> _Data_:
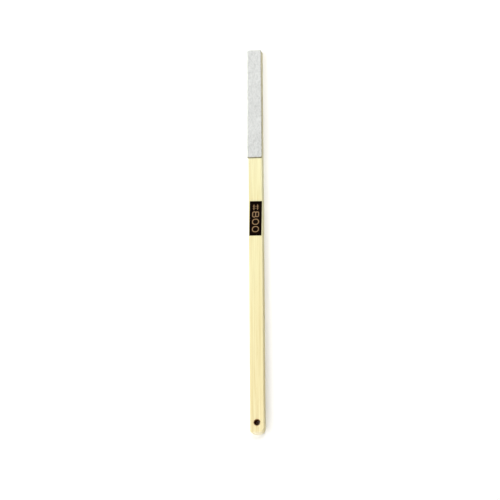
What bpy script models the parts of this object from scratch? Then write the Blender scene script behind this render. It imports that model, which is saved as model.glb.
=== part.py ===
"""A sanding stick: a pale wooden lath with a fine abrasive pad stuck on one face at the working
end, a black label stuck further down the same face, and a rounded tail with a hanging hole.

It lies flat on its plain face. Length runs along Y, with the pad at +Y and the tail at -Y. Width
runs along X and thickness along Z. The origin is on the underside, at the middle of the lath.
"""

import math

import bmesh
import bpy
from mathutils import Matrix, Vector

MM = 0.001

# The lath
STICK_LENGTH = 300 * MM
STICK_WIDTH = 10.5 * MM
STICK_THICKNESS = 6 * MM
STICK_END_SKEW = 0.6 * MM  # the working end is sawn this much out of square
STICK_EASING = 0.35 * MM  # every long edge and rim is broken by this much
TAIL_END_RADIUS = 9.6 * MM  # the shallow arc across the tail
TAIL_CORNER_LEFT = 2.0 * MM  # its corners are sanded round by hand, one more than the other
TAIL_CORNER_RIGHT = 4.6 * MM

# The hanging hole, drilled through the tail
HOLE_DIAMETER = 4.5 * MM
HOLE_TO_TAIL = 8.3 * MM  # from the hole's axis to the tip of the rounded tail
HOLE_RIM_BREAK = 0.2 * MM  # how far the worn rim flares out

# The abrasive pad. It is cut by hand, a shade wider than the lath and widest at its foot
PAD_LENGTH = 87.6 * MM
PAD_OVERHANG_LEFT_TIP = 0.12 * MM
PAD_OVERHANG_LEFT_FOOT = 0.6 * MM
PAD_OVERHANG_RIGHT = 0.1 * MM
PAD_FOOT_SKEW = 0.6 * MM  # the foot is cut this much out of square
ABRASIVE_THICKNESS = 0.25 * MM
ABRASIVE_EASING = 0.08 * MM
BACKING_THICKNESS = 0.3 * MM
ADHESIVE_THICKNESS = 0.15 * MM
ADHESIVE_SQUEEZE_FOOT = 0.35 * MM  # how far the glue stands out past the pad's foot
ADHESIVE_SQUEEZE_SIDE = 0.08 * MM  # and past its left edge

# The label, cut from printed tape and stuck on slightly askew
LABEL_WIDTH = 9.4 * MM
LABEL_LENGTH = 27 * MM
LABEL_CENTRE = Vector((0.2 * MM, 14.3 * MM))
LABEL_TURN = math.radians(-1.45)
LABEL_END_SKEW = 0.35 * MM  # its ends are cut this much out of square
LABEL_FILM_THICKNESS = 0.12 * MM
LABEL_GLUE_THICKNESS = 0.05 * MM
LABEL_GLUE_INSET = 0.15 * MM

# Stacked layers keep this much air between them, so that no two solids touch
LAYER_GAP = 0.02 * MM

TAIL_ARC_SEGMENTS = 13
HOLE_SEGMENTS = 48

HALF_LENGTH = STICK_LENGTH / 2
HALF_WIDTH = STICK_WIDTH / 2
PAD_FOOT_Y = HALF_LENGTH - PAD_LENGTH


def clear_scene():
    """Removes every object, so that the part is all there is."""
    for thing in list(bpy.data.objects):
        bpy.data.objects.remove(thing, do_unlink=True)


def make_material(name, colour, roughness, metallic=0.0):
    """A plain Principled material of one colour."""
    material = bpy.data.materials.new(name)
    material.use_nodes = True
    shader = material.node_tree.nodes["Principled BSDF"]
    shader.inputs["Base Color"].default_value = (*colour, 1.0)
    shader.inputs["Roughness"].default_value = roughness
    shader.inputs["Metallic"].default_value = metallic
    return material


def extrude_outline(name, outline, bottom, thickness, material):
    """A solid that stands on a flat outline, given counter-clockwise as seen from above."""
    shape = bmesh.new()
    corners = [shape.verts.new((x, y, bottom)) for x, y in outline]
    base = shape.faces.new(corners)
    raised = bmesh.ops.extrude_face_region(shape, geom=[base])
    top = [item for item in raised["geom"] if isinstance(item, bmesh.types.BMVert)]
    bmesh.ops.translate(shape, verts=top, vec=(0, 0, thickness))
    bmesh.ops.recalc_face_normals(shape, faces=shape.faces)
    mesh = bpy.data.meshes.new(name)
    shape.to_mesh(mesh)
    shape.free()
    solid = bpy.data.objects.new(name, mesh)
    mesh.materials.append(material)
    bpy.context.collection.objects.link(solid)
    return solid


def ease_edges(solid, width, segments=2):
    """Rounds the sharp edges of a solid a little."""
    bevel = solid.modifiers.new("eased_edges", "BEVEL")
    bevel.width = width
    bevel.segments = segments
    bevel.limit_method = "ANGLE"
    bevel.angle_limit = math.radians(50)


def tail_arcs():
    """The tail's three arcs from left to right, each as (centre, radius, first and last angle)."""
    end_centre = Vector((0, -HALF_LENGTH + TAIL_END_RADIUS))
    corners = []
    for side, radius in ((-1, TAIL_CORNER_LEFT), (1, TAIL_CORNER_RIGHT)):
        across = side * (HALF_WIDTH - radius)
        down = math.sqrt((TAIL_END_RADIUS - radius) ** 2 - across**2)
        corners.append((end_centre + Vector((across, -down)), math.atan2(-down, across) % (2 * math.pi)))
    (left, left_turn), (right, right_turn) = corners
    return (
        (left, TAIL_CORNER_LEFT, math.pi, left_turn),
        (end_centre, TAIL_END_RADIUS, left_turn, right_turn),
        (right, TAIL_CORNER_RIGHT, right_turn, 2 * math.pi),
    )


def stick_outline():
    """The lath seen from above: square at the working end, rounded at the tail."""
    outline = [(HALF_WIDTH, HALF_LENGTH - STICK_END_SKEW), (-HALF_WIDTH, HALF_LENGTH)]
    for number, (centre, radius, first, last) in enumerate(tail_arcs()):
        for step in range(0 if number == 0 else 1, TAIL_ARC_SEGMENTS + 1):
            angle = first + (last - first) * step / TAIL_ARC_SEGMENTS
            outline.append((centre.x + radius * math.cos(angle), centre.y + radius * math.sin(angle)))
    return outline


def hole_cutter():
    """The drill's path, flared at both faces where the rim is worn, turned about the hole's axis."""
    radius = HOLE_DIAMETER / 2
    past = 1 * MM  # the cutter runs this far past each face
    flared = radius + HOLE_RIM_BREAK + past
    profile = [
        (0, -past),
        (flared, -past),
        (radius, HOLE_RIM_BREAK),
        (radius, STICK_THICKNESS - HOLE_RIM_BREAK),
        (flared, STICK_THICKNESS + past),
        (0, STICK_THICKNESS + past),
    ]
    shape = bmesh.new()
    points = [shape.verts.new((x, 0, z)) for x, z in profile]
    edges = [shape.edges.new(pair) for pair in zip(points, points[1:])]
    bmesh.ops.spin(
        shape,
        geom=points + edges,
        cent=(0, 0, 0),
        axis=(0, 0, 1),
        angle=2 * math.pi,
        steps=HOLE_SEGMENTS,
        use_merge=True,
    )
    bmesh.ops.remove_doubles(shape, verts=shape.verts, dist=0.001 * MM)
    bmesh.ops.recalc_face_normals(shape, faces=shape.faces)
    mesh = bpy.data.meshes.new("hole_cutter")
    shape.to_mesh(mesh)
    shape.free()
    cutter = bpy.data.objects.new("hole_cutter", mesh)
    bpy.context.collection.objects.link(cutter)
    cutter.location = (0, -HALF_LENGTH + HOLE_TO_TAIL, 0)
    cutter.hide_render = True
    cutter.display_type = "WIRE"
    return cutter


def make_stick():
    """The lath, its edges eased, with the hanging hole drilled through its tail."""
    wood = make_material("pale_wood", (0.87, 0.78, 0.50), 0.6)
    stick = extrude_outline("handle_stick", stick_outline(), 0, STICK_THICKNESS, wood)
    ease_edges(stick, STICK_EASING)
    drilling = stick.modifiers.new("hanging_hole", "BOOLEAN")
    drilling.operation = "DIFFERENCE"
    drilling.solver = "EXACT"
    drilling.object = hole_cutter()


def pad_outline(squeeze_foot=0.0, squeeze_side=0.0):
    """The pad seen from above, made larger at its foot and its left edge by what squeezes out."""
    left_tip = -HALF_WIDTH - PAD_OVERHANG_LEFT_TIP - squeeze_side
    left_foot = -HALF_WIDTH - PAD_OVERHANG_LEFT_FOOT - squeeze_side
    right = HALF_WIDTH + PAD_OVERHANG_RIGHT
    foot = PAD_FOOT_Y - squeeze_foot
    return [
        (left_tip, HALF_LENGTH),
        (left_foot, foot + PAD_FOOT_SKEW / 2),
        (right, foot - PAD_FOOT_SKEW / 2),
        (right, HALF_LENGTH - STICK_END_SKEW),
    ]


def make_pad():
    """The pad's three layers: the glue, the backing and the abrasive on top."""
    glue = make_material("dark_glue", (0.05, 0.045, 0.035), 0.5)
    board = make_material("dark_backing", (0.10, 0.095, 0.085), 0.7)
    grit = make_material("pale_grey_grit", (0.62, 0.64, 0.63), 0.85)
    level = STICK_THICKNESS + LAYER_GAP
    spread = pad_outline(ADHESIVE_SQUEEZE_FOOT, ADHESIVE_SQUEEZE_SIDE)
    extrude_outline("pad_adhesive", spread, level, ADHESIVE_THICKNESS, glue)
    level += ADHESIVE_THICKNESS + LAYER_GAP
    extrude_outline("pad_backing", pad_outline(), level, BACKING_THICKNESS, board)
    level += BACKING_THICKNESS + LAYER_GAP
    abrasive = extrude_outline("abrasive_sheet", pad_outline(), level, ABRASIVE_THICKNESS, grit)
    ease_edges(abrasive, ABRASIVE_EASING)


def label_outline(inset=0.0):
    """The label seen from above, turned slightly on the lath."""
    half_width = LABEL_WIDTH / 2 - inset
    half_length = LABEL_LENGTH / 2 - inset
    skew = LABEL_END_SKEW / 2
    corners = [
        (-half_width, skew - half_length),
        (half_width, -skew - half_length),
        (half_width, half_length - skew),
        (-half_width, half_length + skew),
    ]
    turn = Matrix.Rotation(LABEL_TURN, 2)
    return [turn @ Vector(corner) + LABEL_CENTRE for corner in corners]


def make_label():
    """The label's two layers: its glue and the black film."""
    glue = make_material("clear_glue", (0.30, 0.27, 0.20), 0.4)
    film = make_material("black_film", (0.012, 0.011, 0.010), 0.35)
    level = STICK_THICKNESS + LAYER_GAP
    extrude_outline("label_adhesive", label_outline(LABEL_GLUE_INSET), level, LABEL_GLUE_THICKNESS, glue)
    level += LABEL_GLUE_THICKNESS + LAYER_GAP
    extrude_outline("label_film", label_outline(), level, LABEL_FILM_THICKNESS, film)


clear_scene()
make_stick()
make_pad()
make_label()
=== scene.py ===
"""The looks of a wooden sanding stick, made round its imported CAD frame.

The lath, the pad's layers, the label and its printed number are each a mesh of their own. Every
place and size comes from the CAD nodes' boxes. Lengths are metres, with the stick lying along Y.
"""

import math

import bmesh
import bpy
from mathutils import Matrix, Vector, noise


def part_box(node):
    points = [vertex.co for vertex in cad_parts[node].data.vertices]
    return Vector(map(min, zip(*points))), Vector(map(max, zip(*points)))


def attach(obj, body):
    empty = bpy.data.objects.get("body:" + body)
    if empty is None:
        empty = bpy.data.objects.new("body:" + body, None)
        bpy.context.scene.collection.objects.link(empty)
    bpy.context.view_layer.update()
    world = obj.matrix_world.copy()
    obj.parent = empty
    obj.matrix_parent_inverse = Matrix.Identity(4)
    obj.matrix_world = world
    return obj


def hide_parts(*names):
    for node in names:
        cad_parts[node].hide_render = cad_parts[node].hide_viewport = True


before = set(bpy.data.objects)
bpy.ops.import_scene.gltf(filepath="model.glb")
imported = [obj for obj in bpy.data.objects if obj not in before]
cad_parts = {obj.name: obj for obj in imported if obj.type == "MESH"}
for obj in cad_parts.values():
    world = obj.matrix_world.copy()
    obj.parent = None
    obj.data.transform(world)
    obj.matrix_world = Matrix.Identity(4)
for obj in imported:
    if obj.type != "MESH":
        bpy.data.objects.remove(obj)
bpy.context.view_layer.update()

MM = 0.001
PER_MM = 1000.0

# The lath
LATH_EASING = 0.35 * MM  # how far its edges are rounded off
LATH_EASING_SPREAD = 0.12 * MM  # and how much that varies along an edge
LATH_CORNER = 0.55 * MM  # the upright corners of the working end
LATH_END_SKEW = 0.6 * MM  # the working end is sawn this much out of square
LATH_STEP = 1.0 * MM  # one ring of points for each step along it
LATH_COLUMNS = 26
LATH_WAVE = 0.025 * MM  # how far its faces wander from flat
EASING_STEPS = 3
WALL_STEPS = 7

# The tail: a shallow arc between two corners that are rounded by hand, one more than the other
TAIL_END_RADIUS = 9.6 * MM
TAIL_CORNERS = {-1: 2.0 * MM, 1: 4.6 * MM}
TAIL_CORNER_STEPS = 14
TAIL_END_STEPS = 14

# The hanging hole
HOLE_RADIUS = 2.25 * MM
HOLE_TO_TAIL = 8.3 * MM
HOLE_SEGMENTS = 72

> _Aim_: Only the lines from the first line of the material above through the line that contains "end, a black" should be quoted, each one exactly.

> _Answer to the task_:
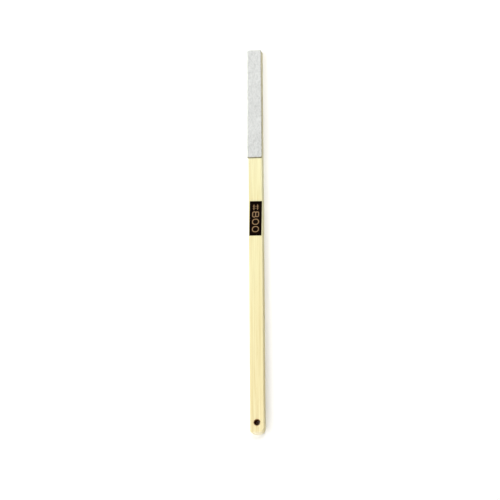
What bpy script models the parts of this object from scratch? Then write the Blender scene script behind this render. It imports that model, which is saved as model.glb.
=== part.py ===
"""A sanding stick: a pale wooden lath with a fine abrasive pad stuck on one face at the working
end, a black label stuck further down the same face, and a rounded tail with a hanging hole.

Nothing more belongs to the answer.